4. It builds a strong financial habit

In your 20s, it’s easy to spend everything you earn. Starting an SIP helps you form the habit of saving and investing regularly.

Since SIPs are automatic, the money gets invested before you have a chance to spend it. This creates a sense of discipline and commitment towards your financial goals. The earlier you form this habit, the easier it is to manage money throughout your life.

5. Helps you achieve long-term goals

Whether you dream of buying a house, starting a business, travelling the world, or retiring early, SIPs may help you get there.

For long-term goals, equity mutual funds are often preferred because they have the potential to deliver higher returns compared to fixed deposits or savings accounts over many years. A small investment started in your 20s can grow enough to meet your big life goals later. Returns on savings accounts and fixed deposits are fixed; however, returns on mutual funds are subject to market risks.

By using an SIP calculator, you can plan how much you need to invest each month to reach your target amount.

6. Benefit from compounding at its fullest

Compounding is the process by which your investment earns returns, and those returns then start earning returns too.

In your 20s, even if you start small, the long time frame allows compounding to work powerfully. Think of it as a snowball rolling down a hill, starting small but growing bigger and faster as it moves. The earlier you start, the bigger the snowball when you need it.

7. You can take more risks and earn more

When you’re young, you can afford to take higher risks because you have more time to recover from short-term losses. Equity mutual funds, while more volatile than debt funds, have the potential to give relatively better returns over the long term.

An SIP in equity mutual funds during your 20s can ride out market ups and downs and give you the benefit of higher growth potential. Over 10–20 years, this can make a huge difference in your wealth.

8. Peace of mind through automated investing

Once you set up your SIP, the investment happens automatically every month. You don’t need to worry about market timing or remembering to invest. This frees you from stress and keeps your investment journey consistent.

The automation also removes emotional decision-making – so you’re less likely to stop investing when markets fall.

Conclusion

Starting an SIP in your 20s is like planting a tree early. It gives you shade and fruits for decades. The combination of time, discipline, compounding, and potential growth from equity mutual funds makes it a well-informed financial move that you can make.

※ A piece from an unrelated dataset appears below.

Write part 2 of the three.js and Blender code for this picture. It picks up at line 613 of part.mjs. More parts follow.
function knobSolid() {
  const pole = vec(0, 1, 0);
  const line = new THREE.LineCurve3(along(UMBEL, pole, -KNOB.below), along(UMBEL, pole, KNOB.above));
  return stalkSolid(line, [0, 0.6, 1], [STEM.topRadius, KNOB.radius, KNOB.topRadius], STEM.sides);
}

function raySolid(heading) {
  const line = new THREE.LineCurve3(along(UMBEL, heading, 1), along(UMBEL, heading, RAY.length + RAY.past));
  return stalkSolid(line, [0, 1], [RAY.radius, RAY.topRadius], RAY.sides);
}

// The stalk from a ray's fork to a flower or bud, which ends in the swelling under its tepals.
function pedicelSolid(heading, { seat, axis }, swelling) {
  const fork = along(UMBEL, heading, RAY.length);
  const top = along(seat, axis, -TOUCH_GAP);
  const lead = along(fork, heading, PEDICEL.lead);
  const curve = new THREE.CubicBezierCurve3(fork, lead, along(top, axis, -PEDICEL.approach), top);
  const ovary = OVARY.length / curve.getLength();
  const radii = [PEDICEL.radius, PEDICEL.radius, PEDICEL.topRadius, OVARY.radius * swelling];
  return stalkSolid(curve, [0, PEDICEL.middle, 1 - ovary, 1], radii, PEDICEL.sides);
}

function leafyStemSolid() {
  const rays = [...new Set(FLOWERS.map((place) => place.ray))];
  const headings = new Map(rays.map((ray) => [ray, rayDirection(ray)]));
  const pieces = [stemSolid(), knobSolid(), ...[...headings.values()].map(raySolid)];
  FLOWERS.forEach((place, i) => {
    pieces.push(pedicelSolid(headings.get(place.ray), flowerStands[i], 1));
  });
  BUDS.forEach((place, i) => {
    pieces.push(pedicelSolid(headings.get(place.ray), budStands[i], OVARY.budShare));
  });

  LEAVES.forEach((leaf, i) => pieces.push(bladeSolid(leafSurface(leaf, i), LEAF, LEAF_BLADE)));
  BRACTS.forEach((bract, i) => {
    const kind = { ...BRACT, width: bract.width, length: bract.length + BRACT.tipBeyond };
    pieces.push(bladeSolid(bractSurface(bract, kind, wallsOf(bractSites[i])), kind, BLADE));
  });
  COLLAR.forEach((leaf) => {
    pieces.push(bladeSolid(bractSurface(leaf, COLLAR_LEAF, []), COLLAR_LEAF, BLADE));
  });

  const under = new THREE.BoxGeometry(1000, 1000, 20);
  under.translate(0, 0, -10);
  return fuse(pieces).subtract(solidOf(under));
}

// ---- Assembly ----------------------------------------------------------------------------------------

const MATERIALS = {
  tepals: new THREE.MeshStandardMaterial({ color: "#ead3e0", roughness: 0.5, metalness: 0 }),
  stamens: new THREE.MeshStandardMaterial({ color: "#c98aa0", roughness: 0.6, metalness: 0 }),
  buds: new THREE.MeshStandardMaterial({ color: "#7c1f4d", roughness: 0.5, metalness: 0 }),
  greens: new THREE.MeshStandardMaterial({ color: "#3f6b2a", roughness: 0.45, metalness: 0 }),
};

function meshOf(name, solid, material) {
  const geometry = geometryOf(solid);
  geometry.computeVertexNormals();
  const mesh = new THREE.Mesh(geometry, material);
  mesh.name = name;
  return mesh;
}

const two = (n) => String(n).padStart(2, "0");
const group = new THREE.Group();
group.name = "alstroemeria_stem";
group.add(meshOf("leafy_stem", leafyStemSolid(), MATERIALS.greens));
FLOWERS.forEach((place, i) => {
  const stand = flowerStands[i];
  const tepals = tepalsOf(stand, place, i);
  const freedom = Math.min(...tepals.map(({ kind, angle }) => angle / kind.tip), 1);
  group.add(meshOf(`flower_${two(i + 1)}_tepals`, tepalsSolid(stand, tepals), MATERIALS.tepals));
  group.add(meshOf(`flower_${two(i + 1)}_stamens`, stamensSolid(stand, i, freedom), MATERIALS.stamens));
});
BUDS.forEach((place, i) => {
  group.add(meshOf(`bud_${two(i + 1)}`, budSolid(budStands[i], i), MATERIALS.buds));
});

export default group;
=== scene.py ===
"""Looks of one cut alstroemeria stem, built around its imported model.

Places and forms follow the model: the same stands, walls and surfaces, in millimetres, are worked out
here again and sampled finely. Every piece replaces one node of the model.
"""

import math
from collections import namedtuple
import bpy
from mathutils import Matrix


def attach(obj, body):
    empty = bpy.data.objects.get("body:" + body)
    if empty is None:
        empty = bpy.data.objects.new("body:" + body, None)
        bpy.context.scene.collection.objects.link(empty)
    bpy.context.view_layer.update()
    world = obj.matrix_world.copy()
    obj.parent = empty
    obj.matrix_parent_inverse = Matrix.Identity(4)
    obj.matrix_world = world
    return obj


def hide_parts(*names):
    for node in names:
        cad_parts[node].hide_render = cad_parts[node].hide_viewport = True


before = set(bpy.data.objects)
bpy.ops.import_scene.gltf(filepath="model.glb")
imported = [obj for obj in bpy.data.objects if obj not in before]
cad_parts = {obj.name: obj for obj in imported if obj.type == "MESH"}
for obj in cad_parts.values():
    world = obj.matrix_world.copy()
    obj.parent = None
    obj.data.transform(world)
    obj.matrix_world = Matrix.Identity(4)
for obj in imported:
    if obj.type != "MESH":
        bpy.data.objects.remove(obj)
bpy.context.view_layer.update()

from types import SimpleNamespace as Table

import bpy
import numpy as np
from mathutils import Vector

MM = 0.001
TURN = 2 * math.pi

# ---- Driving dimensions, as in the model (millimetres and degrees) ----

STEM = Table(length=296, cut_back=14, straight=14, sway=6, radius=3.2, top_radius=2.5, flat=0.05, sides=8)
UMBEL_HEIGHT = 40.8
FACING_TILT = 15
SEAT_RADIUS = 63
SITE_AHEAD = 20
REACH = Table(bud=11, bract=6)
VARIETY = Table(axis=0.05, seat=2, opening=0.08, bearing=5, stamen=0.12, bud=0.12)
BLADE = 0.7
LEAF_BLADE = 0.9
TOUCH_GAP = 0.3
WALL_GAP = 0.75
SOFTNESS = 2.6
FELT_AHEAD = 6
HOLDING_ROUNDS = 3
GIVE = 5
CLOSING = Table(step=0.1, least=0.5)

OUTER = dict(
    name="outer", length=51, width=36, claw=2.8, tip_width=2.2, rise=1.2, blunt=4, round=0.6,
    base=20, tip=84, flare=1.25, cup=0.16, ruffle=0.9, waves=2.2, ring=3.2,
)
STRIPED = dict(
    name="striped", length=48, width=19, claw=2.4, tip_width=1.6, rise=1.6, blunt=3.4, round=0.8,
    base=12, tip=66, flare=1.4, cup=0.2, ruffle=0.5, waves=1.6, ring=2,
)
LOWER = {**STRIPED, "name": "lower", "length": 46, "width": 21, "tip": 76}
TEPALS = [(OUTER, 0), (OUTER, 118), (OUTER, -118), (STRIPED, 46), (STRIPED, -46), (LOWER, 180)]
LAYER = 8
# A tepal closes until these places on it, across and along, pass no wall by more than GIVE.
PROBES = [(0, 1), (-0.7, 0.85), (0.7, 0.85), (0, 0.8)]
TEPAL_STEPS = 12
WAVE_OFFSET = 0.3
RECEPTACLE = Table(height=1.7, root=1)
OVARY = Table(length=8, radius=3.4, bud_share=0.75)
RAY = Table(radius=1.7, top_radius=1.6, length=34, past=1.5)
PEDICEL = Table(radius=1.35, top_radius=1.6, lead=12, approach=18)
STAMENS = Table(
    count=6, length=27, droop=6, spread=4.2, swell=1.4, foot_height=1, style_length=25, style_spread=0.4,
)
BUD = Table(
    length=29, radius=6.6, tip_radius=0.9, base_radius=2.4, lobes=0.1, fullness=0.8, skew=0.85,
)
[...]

You don’t need to start big. Start small, stay consistent, and let time do the heavy lifting. Use a simple SIP calculator to set your goals and track your progress.

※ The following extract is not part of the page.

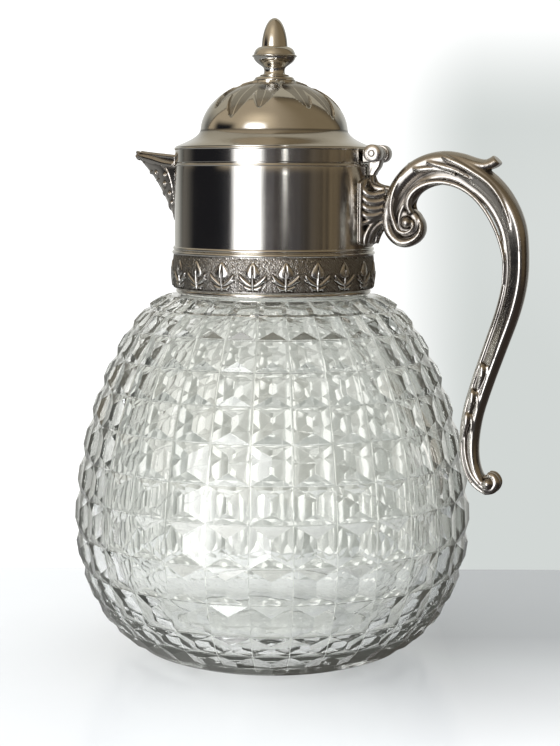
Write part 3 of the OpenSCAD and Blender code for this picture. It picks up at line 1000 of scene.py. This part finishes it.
# handle
grip = dict(
    grain=0.30,
    scroll=(57.1, 176.5),        # ball in the eye of the upper scroll
    curl=(91.2, 74.6),           # ball at the foot of the handle
    ballUpper=2.2,
    ballLower=2.1,
    scrollBoss=(5.6, 3.9, 2.2),  # radius, half width and rounding of the disc under the ball
    curlBoss=(3.4, 2.6, 0.9),
)
handleLine = [        # x, z, thickness and width along the handle's middle
    (60.4, 178.8, 3.1, 6.8), (61.6, 176.1, 3.9, 7.9), (61.1, 172.8, 5.0, 9.2), (58.4, 170.5, 6.1, 10.3),
    (54.6, 170.3, 7.4, 11), (51.6, 173.8, 8.6, 11.8),
    (51.2, 179.4, 9.6, 12.2), (53.0, 185.2, 11.0, 12.6), (56.7, 191.2, 12.0, 12.8), (62.4, 196.0, 12.4, 12.9),
    (69.6, 198.2, 12.3, 13.0), (77.6, 197.0, 12.2, 12.9), (84.6, 193.2, 12.0, 12.8), (90.6, 188.2, 11.8, 12.6),
    (95.4, 181.6, 11.4, 12.4), (98.7, 173.6, 10.8, 12.2), (100.0, 163.6, 10.0, 12.0), (99.7, 153.6, 9.8, 11.8),
    (97.3, 142.4, 9.6, 11.5), (92.8, 129.0, 9.2, 11.0), (87.9, 114.6, 8.8, 10.4), (84.2, 101.6, 8.3, 9.9),
    (82.9, 90.6, 7.8, 9.5), (83.7, 82.0, 7.2, 9.2), (86.4, 75.6, 6.4, 8.8), (90.6, 71.9, 4.8, 8.2)]
# half width of the section from the inner edge (-1) to the outer edge (1)
sectionTop = [(-1, 0), (-0.95, 0.34), (-0.82, 0.58), (-0.62, 0.72), (-0.42, 0.66), (-0.3, 0.58), (-0.16, 0.66),
              (0, 0.82), (0.2, 0.95), (0.42, 1.0), (0.62, 0.97), (0.8, 0.83), (0.93, 0.55), (1, 0)]
sectionShaft = [(-1, 0), (-0.95, 0.36), (-0.82, 0.6), (-0.66, 0.72), (-0.5, 0.68), (-0.4, 0.72), (-0.2, 0.82),
                (0, 0.88), (0.25, 0.95), (0.5, 1.0), (0.68, 0.95), (0.83, 0.78), (0.94, 0.5), (1, 0)]
sectionFoot = [(-1, 0), (-0.95, 0.4), (-0.82, 0.66), (-0.64, 0.76), (-0.46, 0.66), (-0.3, 0.72), (-0.1, 0.8),
               (0.1, 0.9), (0.3, 0.97), (0.5, 1.0), (0.68, 0.94), (0.83, 0.76), (0.94, 0.48), (1, 0)]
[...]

Your future self will thank you for the steps you take today.

Disclaimer:

Mutual Fund investments are subject to market risks. Read all scheme-related documents carefully.

This document should not be treated as an endorsement of the views/opinions or as investment advice. This document should not be construed as a research report or a recommendation to buy or sell any security. This document is for informational purposes only and should not be construed as a promise of minimum returns or a safeguard of capital. This document alone is not sufficient and should not be used for the development or implementation of an investment strategy. The recipient should note and understand that the information provided above may not contain all the material aspects relevant to making an investment decision. Investors are advised to consult their investment advisor before making any investment decision in light of their risk appetite, investment goals, and horizon. This information is subject to change without any prior notice.

The content herein has been prepared based on publicly available information believed to be reliable. However, Bajaj Finserv Asset Management Ltd. does not guarantee the accuracy of such information, assure its completeness, or warrant that such information will not be changed. The tax information (if any) in this article is based on current laws and is subject to change. Please consult a tax professional or refer to the latest regulations for up-to-date information.